"I need a vacation after my vacation."
"You look like you could use a second vacation."
We often end up more tired after our vacations than we were before we left. It doesn't take much effort to figure out why. Our vacations cram in more activities in a few days than we typically do in a couple weeks. We create daily itineraries for our vacations to maximize the use of our time. Rarely do we include enough rest time. Rarely do we anticipate how much our sleep schedules will be interrupted by later-than-usual nights, kids waking up early, and just being in an unfamiliar environment. Then when we get home we have bags to unpack, laundry to wash, and a whole assortment of activities to take care of before we head off back to work.
Many times we can't help it. If we take longer vacations we can build in plenty of rest time both during and after a trip. But longer vacations often mean fewer vacations and more time spent going without a change in scenery and away from family.

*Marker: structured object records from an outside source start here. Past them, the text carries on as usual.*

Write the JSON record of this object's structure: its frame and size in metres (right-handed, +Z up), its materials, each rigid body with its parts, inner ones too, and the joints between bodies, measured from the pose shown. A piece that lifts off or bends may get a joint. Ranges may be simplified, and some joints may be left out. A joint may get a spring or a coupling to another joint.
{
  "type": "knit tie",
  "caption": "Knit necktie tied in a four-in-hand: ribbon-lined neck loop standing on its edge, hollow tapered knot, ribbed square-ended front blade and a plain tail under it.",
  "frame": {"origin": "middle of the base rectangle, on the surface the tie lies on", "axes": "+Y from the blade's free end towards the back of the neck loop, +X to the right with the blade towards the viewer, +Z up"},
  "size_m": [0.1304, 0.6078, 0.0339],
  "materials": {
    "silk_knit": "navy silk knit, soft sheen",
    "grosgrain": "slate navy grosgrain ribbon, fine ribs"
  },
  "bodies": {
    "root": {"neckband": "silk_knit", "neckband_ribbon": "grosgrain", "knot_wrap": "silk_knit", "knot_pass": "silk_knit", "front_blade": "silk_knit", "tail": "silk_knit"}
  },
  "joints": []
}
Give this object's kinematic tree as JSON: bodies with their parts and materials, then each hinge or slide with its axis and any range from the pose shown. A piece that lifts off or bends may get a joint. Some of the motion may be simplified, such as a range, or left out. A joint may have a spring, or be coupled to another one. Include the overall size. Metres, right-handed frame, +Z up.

I sometimes plan random "at home" vacations of just one day where I can be with my family, do very little work, and actually get the rest we need. With longer vacations I try to plan for rest periods or, at least, periods where we have nothing planned. I also mentally prepare myself by knowing what kind of vacation I'm taking. When I have a day off with the kids, I know that I'm going to have fun, but we're going to have down time and not get a lot done. When we go sightseeing and spend a couple days at the water park, I know that I'm am vacationing from work, not activity.
As I reflect on what's left for the rest of the year, I'm excited about what vacation days remain. Thanksgiving will be a good time to relax at home. Christmas will have some busy activities, but enough time on the back end to relax before returning to the busyness of work and normal life.